The public does cherish a juicy tweet or a bon mot as a definitive judgement cast over history. Alas, the only way to preserve ethics is through a constant reflection and subtilty. If I make the effort to present to you my historical theses in a way that can be contested by you, I will never represent any danger to democracy. This is why history is a social science that has to be studied for years, and this is why self-appointed historians who brandish anticommunism as their only argument are not even aware that to “speak about the past” is not the same as being a historian. Karl Popper is the ultimate antinomy to both the communist and the anticommunist ideologies.

History as Courage

Dear Petr Pithart, you mention Marc Bloch as someone who was doubtless brilliant but is useless as far as you are concerned when the time comes to make sense of the world.

Yet Marc Bloch has much to tell us still, through his work and through his life. He was Jewish, so his life was in great danger in Vichy France. He could have exposed the unfairness of his situation as a Jew, a French, a historian, the father of six children.
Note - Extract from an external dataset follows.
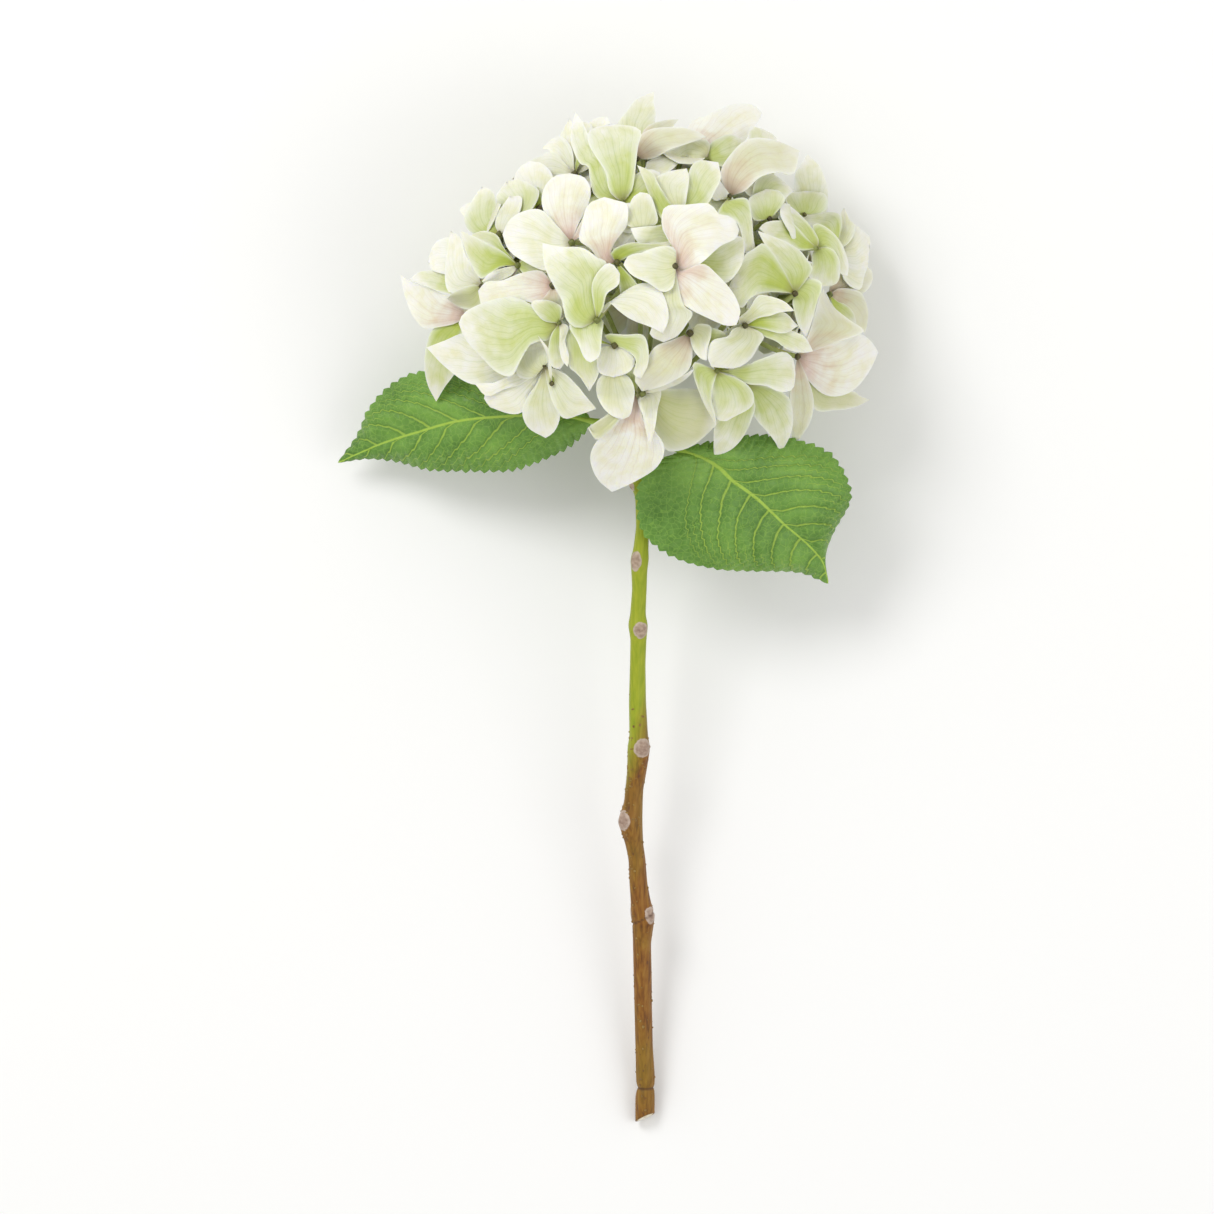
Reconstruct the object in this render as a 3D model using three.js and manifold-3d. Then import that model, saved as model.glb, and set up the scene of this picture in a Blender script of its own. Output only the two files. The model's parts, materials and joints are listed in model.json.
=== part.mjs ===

He would have been morally entitled to write books or articles to preach on the evil of Nazism. What he did instead was to occupy the last months of his life to write, off the cuff, a methodological volume about how to write history, that he named Apology for History or The Historian’s Craft. When the chips were down, he identified historical methodology as the ultimate tool to fight totalitarianism. Because to “revise” the existing historical methods might be a Sisyphean task for a historian, but it is the ethical bedrock of society.

Marc Bloch finished his book already in hiding and while fighting in the resistance. The following year, he was arrested by the Gestapo, tortured by the SS officer Klaus Barbie known as the “Butcher of Lyons”, and shot. Bloch is for me a model of how a historian should be working and what he or she is standing for. Scientific rigorousness is based on constant revision, and it is the very basis of social ethics. That is what revisionism is standing for.